Quel est le nombre de manifestants ?
La première manifestation a eu lieu dimanche 29 janvier, la population tentant de pousser le gouvernement à renoncer à sa mesure. Une fois le décret adopté, la mobilisation n'a cessé de s'accroître. Le 31 au soir, 10.000 personnes se sont ainsi réunies à Bucarest, devant le siège du gouvernement. Des protestations ont également été organisées dans les villes de Cluj, au nord-ouest, de Sibiu, dans le centre, de Timisoara, à l'ouest et d'Iasi, au nord-est.
Le 1er février, les manifestations ont atteint une ampleur inédite depuis la chute du communisme en Roumanie. Au moins 200.000 personnes se sont réunies à travers le pays, dont la moitié dans la capitale. Ce niveau de mobilisation s'est ensuite maintenu chaque soir jusqu'à dimanche, lorsqu'un nouveau record a été établi, avec 500.000 manifestants.
Pourquoi ce sujet est-il si sensible ?
Tout comme la Bulgarie, la Roumanie a rejoint l'Union européenne en 2007 contre la promesse de tout faire pour s'aligner sur les normes de l'UE en matière de justice, d'État de droit et de lutte contre la corruption. Les deux pays sont les seuls à faire l'objet d'une évaluation annuelle de Bruxelles sur ces questions.
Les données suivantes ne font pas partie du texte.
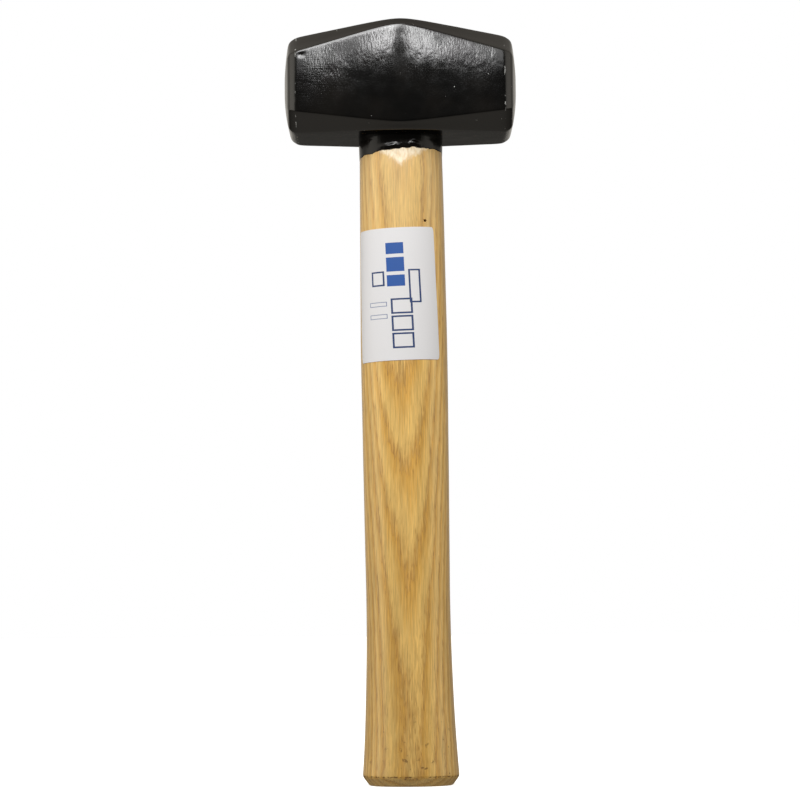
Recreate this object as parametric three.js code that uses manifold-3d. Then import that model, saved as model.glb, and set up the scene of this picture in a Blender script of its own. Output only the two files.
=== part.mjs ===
// A double-faced club hammer: a forged steel head on an oval ash handle, held by one wooden and two steel wedges.
// Millimetres. +Z runs up the handle to the head, X runs along the head from face to face, -Y is the front.
// The origin is the middle of the floor that the hammer stands on, butt down.
import * as THREE from "three";
import { mergeVertices } from "three/addons/utils/BufferGeometryUtils.js";
import Module from "manifold-3d";

// ---- Driving dimensions -------------------------------------------------------------------------------------

const GAP = 0.3; // clearance between pieces that touch

const HEAD = {
  length: 95, // over the bulge of both striking faces
  underside: 263.1, // height of the flat underside
  endHeight: 39.9,
  endDepth: 39.8,
  endChamfer: 7.6, // long edges, where the head meets its faces
  eyeDepth: 43.8, // front to back across the eye, where the cheeks spread
  eyeChamfer: 2.9,
  crownRise: 6.2, // the roof-shaped top, above the end height
  ridgeRadius: 5.8, // how softly the roof and the cheeks turn at the middle
  bevelLength: 3.1, // the bevel round each striking face
  bevelInset: 1.9,
  faceChamfer: 6.7, // the corners of the striking faces
  faceBulge: 2, // each striking face stands out by this much in its middle
  faceFlat: 0.25, // share of the face that is flat, at the top of the bulge
};

const EYE = {
  mouth: { width: 32.2, depth: 23.2 },
  waist: { width: 30.9, depth: 21.8, height: 14.5 }, // height above the underside
  top: { width: 33.2, depth: 24.7 },
};

// Handle sections, from the top edge of the butt's chamfer up to the shoulder under the head: height,
// width (X) and thickness (Y).
const HANDLE_SECTIONS = [
  { height: 3.6, width: 38.8, thickness: 30.3 },
  { height: 8.7, width: 37.9, thickness: 29.5 },
  { height: 17.4, width: 36.8, thickness: 28.6 },
  { height: 26, width: 35.9, thickness: 27.7 },
  { height: 41.5, width: 34.8, thickness: 26.6 },
  { height: 57, width: 34, thickness: 25.9 },
  { height: 74, width: 33.8, thickness: 25.5 },
  { height: 106, width: 34.3, thickness: 25.9 },
  { height: 131, width: 34.9, thickness: 26.4 },
  { height: 155, width: 35.1, thickness: 26.6 },
  { height: 196, width: 34.9, thickness: 26.5 },
  { height: 221, width: 34.6, thickness: 26.3 },
  { height: 247, width: 34.1, thickness: 25.7 },
  { height: 258.8, width: 33.7, thickness: 24.5 },
  { height: 262, width: 33.6, thickness: 24.1 },
];
const BUTT = { chamferInset: 2.7, lean: 1.9 }; // the butt stands a little towards +X
const SHOULDER_RADIUS = 0.6;
const OVAL_POWER = 2.3; // 2 is a plain ellipse; more is flatter on its sides
const OVAL_POINTS = 40;
const TONGUE_STANDS_PROUD = 0.5; // end grain and wedges above the crown of the head

// Wedges: thickness is across the wedge, at its struck end and at its tip.
const WOOD_WEDGE = { length: 30, thickTop: 3.9, thickTip: 1, depth: 29 };
const STEEL_WEDGE = { length: 16.4, thickTop: 2.9, thickTip: 0.8, depth: 19.5, offset: 8.2 };
const WEDGE_OVERCUT = 6; // the wedges start this far above the crown and are ground off with it

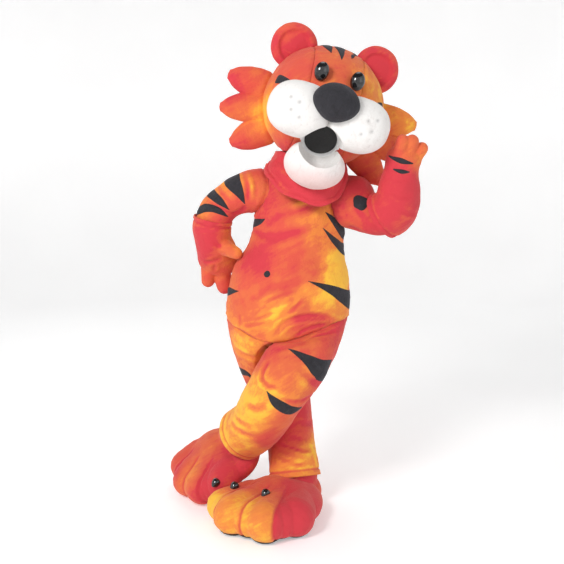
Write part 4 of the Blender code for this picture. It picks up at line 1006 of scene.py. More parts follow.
# ---------------------------------------------------------------- materials
def begin(name, roughness, sheen=0.0, sheen_tint=(1.0, 1.0, 1.0), sheen_roughness=0.5):
    """A new material: its tree, its surface shader, and the object's own coordinates."""
    finish = bpy.data.materials.new(name)
    finish.use_nodes = True
    tree = finish.node_tree
    surface = tree.nodes["Principled BSDF"]
    for socket, value in (("Roughness", roughness), ("Sheen Weight", sheen),
                          ("Sheen Roughness", sheen_roughness), ("Sheen Tint", (*sheen_tint, 1.0))):
        surface.inputs[socket].default_value = value
    place = tree.nodes.new("ShaderNodeTexCoord").outputs["Object"]
    return finish, tree, surface, place


def node_at(tree, place, kind, **values):
    """The outputs of a node that reads a place, with its inputs set by name."""
    node = tree.nodes.new(f"ShaderNode{kind}")
    for name, value in values.items():
        node.inputs[name].default_value = value
    tree.links.new(place, node.inputs["Vector"])
    return node.outputs


def scaled(tree, place, scale, turn=(0.0, 0.0, 0.0)):
    return node_at(tree, place, "Mapping", Scale=scale, Rotation=turn)["Vector"]


def noise(tree, place, scale, detail=2.0, twist=0.0):
    return node_at(tree, place, "TexNoise", Scale=scale, Detail=detail, Distortion=twist)["Fac"]


def dots(tree, place, scale):
    return node_at(tree, place, "TexVoronoi", Scale=scale)["Distance"]


def sum_of(tree, terms, start=0.0):
    """start plus each value times its factor."""
    total = None
    for value, factor in terms:
        node = tree.nodes.new("ShaderNodeMath")
        node.operation = "MULTIPLY_ADD"
        tree.links.new(value, node.inputs[0])
        node.inputs[1].default_value = factor
        if total is None:
            node.inputs[2].default_value = start
        else:
            tree.links.new(total, node.inputs[2])
        total = node.outputs[0]
    return total


def value_of(tree, name):
    node = tree.nodes.new("ShaderNodeAttribute")
    node.attribute_name = name
    return node.outputs["Fac"]


def ramp(tree, value, stops):
    node = tree.nodes.new("ShaderNodeValToRGB")
    node.color_ramp.interpolation = "EASE"
    marks = node.color_ramp.elements
    while len(marks) < len(stops):
        marks.new(0.5)
    for mark, (position, colour) in zip(marks, stops):
        mark.position = position
        mark.color = (*colour, 1.0)
    tree.links.new(value, node.inputs["Fac"])
    return node.outputs["Color"]


def blended(tree, value, first, second):
    """A mix of two colours, each a socket or a colour."""
    node = tree.nodes.new("ShaderNodeMix")
    node.data_type = "RGBA"
    tree.links.new(value, node.inputs["Factor"])
    for name, colour in (("A", first), ("B", second)):
        socket = [entry for entry in node.inputs if entry.name == name and entry.type == "RGBA"][0]
        if isinstance(colour, tuple):
            socket.default_value = (*colour, 1.0)
        else:
            tree.links.new(colour, socket)
    return [entry for entry in node.outputs if entry.type == "RGBA"][0]


def coloured(tree, surface, colour):
    tree.links.new(colour, surface.inputs["Base Color"])


def rough_with(tree, surface, height, strength, distance):
    node = tree.nodes.new("ShaderNodeBump")
    node.inputs["Strength"].default_value = strength
    node.inputs["Distance"].default_value = distance
    tree.links.new(height, node.inputs["Height"])
    tree.links.new(node.outputs["Normal"], surface.inputs["Normal"])


def pile_bump(tree, surface, place, depth=1.0):
    """Short pile: fine fibres that lie down the cloth, tufts, and areas brushed one way."""
    fibre = noise(tree, scaled(tree, place, (1.0, 1.0, 0.34)), 620.0, 2.0)
    tufts = noise(tree, place, 190.0, 2.0, 0.6)
    brushed = noise(tree, scaled(tree, place, (1.0, 1.0, 0.6), (0.5, 0.3, 0.0)), 46.0, 3.0, 1.2)
    height = sum_of(tree, [(fibre, 0.30), (tufts, 0.40), (brushed, 0.95)])
    rough_with(tree, surface, height, 0.55, 0.0042 * depth)
    return tufts, brushed


# The warmth ramp: the pile's own colours, with crimson also standing for painted shade and yellow for
# painted light.
CRIMSON = (0.600, 0.034, 0.050)
RED_ORANGE = (0.660, 0.078, 0.046)
SALMON = (0.700, 0.130, 0.044)
ORANGE = (0.790, 0.225, 0.040)
YELLOW = (0.880, 0.480, 0.042)
WARM_STOPS = [(0.03, CRIMSON), (0.26, RED_ORANGE), (0.47, SALMON), (0.68, ORANGE), (0.98, YELLOW)]
BLACK_STOPS = [(0.2, (0.010, 0.009, 0.012)), (0.55, (0.019, 0.018, 0.023)), (0.95, (0.040, 0.037, 0.047))]
WHITE_STOPS = [(0.1, (0.66, 0.62, 0.60)), (0.5, (0.80, 0.78, 0.76)), (0.95, (0.88, 0.87, 0.86))]
BIB_BOUNCE = (0.74, 0.42, 0.40)          # painted red bounce light and painted shade under the jaw, where the red bib shines on it
SPOT = (0.16, 0.15, 0.16)           # in a whisker's dimple
DIAGONAL = math.radians(-60.0)      # turns the pile's brushed lines so that they rise to the left hip


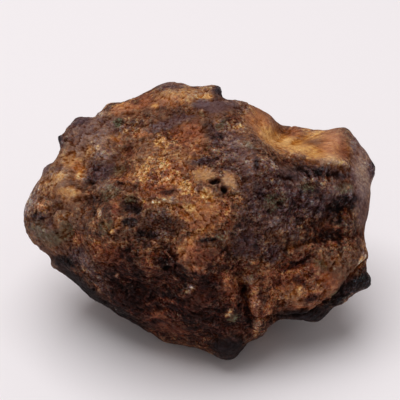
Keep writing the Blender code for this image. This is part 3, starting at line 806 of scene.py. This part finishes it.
for name, (rounds, full) in DEPTHS.items():
    masks[name] = depth_below(surface, rounds) / full
mean, swing, size = BUSY
masks["busy"] = np.clip(mean + swing * gradient_noise(body, size, 401), *BUSY_LIMITS)
masks["busy"] *= (1 - BUSY_LOST[0] * smooth) * (1 - BUSY_LOST[1] * calm)
print("spread:", {name: round(float(masks[name].std()), 2) for name in DEPTHS})

# %% [markdown]
# ## The fine stone
#
# The piece hangs under the root body, and the solid is hidden. The piece stands for the solid, which stays
# in the physics. Its object sits at the origin with its place in its mesh, so the material's patterns,
# which read object coordinates, stay on the stone. The masks go along as attributes, one number a point.

# %% Make the piece
def add_attribute(mesh, name, values):
    """One number a point, under this name."""
    mesh.attributes.new(name, 'FLOAT', 'POINT').data.foreach_set("value", values.astype(np.float32))


stone_mesh = new_mesh("stone_surface", surface, squares)
for name, mask in masks.items():
    add_attribute(stone_mesh, name, mask)
stone_mesh.shade_smooth()
stone = new_object("stone_surface", stone_mesh)
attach(stone, "root")
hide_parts("meteorite")
print("triangles:", 2 * len(stone_mesh.polygons))

# %% [markdown]
# ## Building a material from nodes
#
# One helper adds a node, sets its properties and fills its inputs with values or links. A material binds it
# to its own tree of nodes. Colours are written as sRGB hex, the way a paint program shows them, and turned
# to the linear values that a renderer adds up.

# %% Node helper and colour
def linear(code, alpha=1.0):
    """sRGB hex to linear: c / 12.92 below 0.04045, else ((c + 0.055) / 1.055) to the power 2.4."""
    channels = [int(code[place:place + 2], 16) / 255 for place in (1, 3, 5)]
    return [c / 12.92 if c <= 0.04045 else ((c + 0.055) / 1.055) ** 2.4 for c in channels] + [alpha]


def add_node(tree, kind, *inputs, output=0, **settings):
    """Add a shader node with these settings. Its inputs are filled in order, each with a value or a link,
    and None leaves one as it is. Gives one of its outputs."""
    node = tree.nodes.new("ShaderNode" + kind)
    for name, value in settings.items():
        setattr(node, name, value)
    for socket, value in zip([socket for socket in node.inputs if socket.enabled], inputs):
        if isinstance(value, bpy.types.NodeSocket):
            tree.links.new(value, socket)
        elif value is not None:
            socket.default_value = value
    return node.outputs[output]


print("ochre, linear:", [round(c, 3) for c in linear("#B07A45")])

# %% [markdown]
# ## Weathered chondrite
#
# The stone is a natural, unpolished, rusted silicate rock, so it is rough and hardly shines. A picture of
# rock wrapped around it would show seams and stretch. Patterns in object coordinates run through it as
# through the real thing. From the ground up:
#
# - Stage and warmth are broken up by noise of a few millimetres and of one, by mosaics of mineral grains
#   that lie side by side, and by fibres along the dark face, the saddle and the right end. Fine veins pull
#   pale rust darker and dark crust paler. Three ramps turn the result into a colour, so no rust is one
#   colour.
# - Olive grains, pale and dark flecks and dark cracks lie over the rust, with a few painted glints: pale
#   spots on grains that stand in for highlights.
# - The painted shade comes last: crevices and ledges are painted darker and crests paler, times a random
#   tone of grains. Painted light on crests grows slowly and painted shade in crevices deepens quickly. Each
#   channel is shaded by its own power, because light that bounces between rusty grains loses blue first
#   and red last. Green also tilts up and down from grain to grain, so that neighbours differ in hue.
#
# How busy a place is scales all of it, so plates and worn places stay calm.

# %% Stone material
RUST_RAMPS = {           # stage by stage, from fresh crust to the palest rust
    "dusty": ("#130B0C", "#291A1C", "#462F31", "#614747", "#7C625C", "#988177", "#B8A495", "#D8C8B8"),
    "ochre": ("#150B0A", "#2A1813", "#482C21", "#674230", "#8B5D40", "#B37C49", "#D39B58", "#E4C286"),
    "red": ("#1C0605", "#350F0B", "#552119", "#7A3A28", "#A05233", "#BC6844", "#D2875B", "#E1A57B"),
}
PATTERNS = {             # size in mm, detail, roughness, seed
    "blotch": (3.0, 6, 0.6, 0.3), "hue": (5.0, 5, 0.6, 1.7), "grain": (1.1, 3, 0.6, 0.9),
    "ragged": (1.8, 5, 0.7, 2.9), "vein": (3.0, 4, 0.6, 4.1), "fleck": (0.8, 3, 0.6, 5.3),
    "speck": (0.5, 1, 0.5, 6.1), "tint": (0.9, 2, 0.6, 7.7), "green": (0.8, 3, 0.7, 8.8),
}
FIBRES = {               # turn in degrees, length and width in mm, seed
    "level": (10, 3.2, 0.8, 8.3), "saddle": (-32, 1.8, 0.5, 9.1), "upright": (84, 4.0, 0.8, 9.9),
}
MOSAICS = {"mosaic": 1.4, "small": 0.7}      # mm, mineral grains that lie side by side
FLAT_GRAINS = 1.3        # patterns under a millimetre are this much flatter than wide
FIBRE_BEND = 1.2 * MM    # how far blotches bend the fibres
GRAIN_BEND = 0.9 * MM    # how far ragged noise bends the mosaics
FIBRE_DETAIL = (3, 0.6)  # detail and roughness
SWINGS = {"blotch": 0.36, "grain": 0.36, "mosaic": 0.1}      # how far each moves the stage, up and down
FIBRE_SWING = 0.32
HUE_SWING = 0.35         # how far broad and fine noise move the warmth
TINT_SWING = 0.75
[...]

En 2016, celle-ci a été plutôt élogieuse, la Commission européenne soulevant la "tendance positive affichée par la Roumanie et ses habitants en matière de lutte contre la corruption et de protection de l'indépendance du système judiciaire ces trois dernières années."
Et pour cause : en quelques années, le pays s'est doté d'un arsenal de pointe en la matière, dont l'épicentre est le parquet national anticorruption (DNA) et sa centaine de procureurs qui enquêtent, arrêtent et mettent en examen en revendiquant leur indépendance à l'égard des pressions politiques. Pour la seule année 2015, 27 hauts responsables, dont le Premier ministre social-démocrate Victor Ponta, alors en fonction, ont été renvoyées devant la justice. Dans ce contexte de progrès, le décret adopté par le gouvernement a donc été vu par la population comme un retour en arrière inquiétant.
Comment a réagi le gouvernement ?
Lors des premiers jours de manifestations, le gouvernement roumain s'est montré inflexible, défendant bec et ongle son décret. "Nous avons pris une décision et nous allons de l'avant", avait notamment assuré le Premier ministre Sorin Grindeanu, le 2 février, justifiant son texte par la nécessité de désengorger les prisons et de mettre en conformité le code pénal. Le même jour, un ministre favorable à la cause des manifestants a choisi de démissionner.
Mais face à l'ampleur de la mobilisation, l'exécutif a été contraint de faire volte-face. Samedi 5 février, le gouvernement s'est d'abord dit prêt à des concessions sur le décret contesté. Puis, dimanche, le texte a finalement été abrogé.
Pourquoi le mouvement perdure-t-il ?
Mais ce retrait tardif n'a pas suffi à calmer la foule. "Démission" ou "Voleurs", criaient notamment les manifestants devant le siège du gouvernement, dimanche soir. Malgré le nombre record de protestataires, Sorin Grindeanu a exclu de démissionner, assurant "avoir une responsabilité envers les Roumains" qui ont voté massivement pour son parti aux législatives du 11 décembre. Le gouvernement n'a "aucune raison de démissionner", a également martelé le chef du PSD, Liviu Dragnea.
Si la gronde persiste, le gouvernement pourrait-il plier une deuxième fois ? Le président roumain, de centre droit, l'a suggéré, mardi, jugeant que la solution de la crise se trouvait "à l'intérieur" de la majorité de gauche et appelant implicitement à la nomination d'un nouvel exécutif.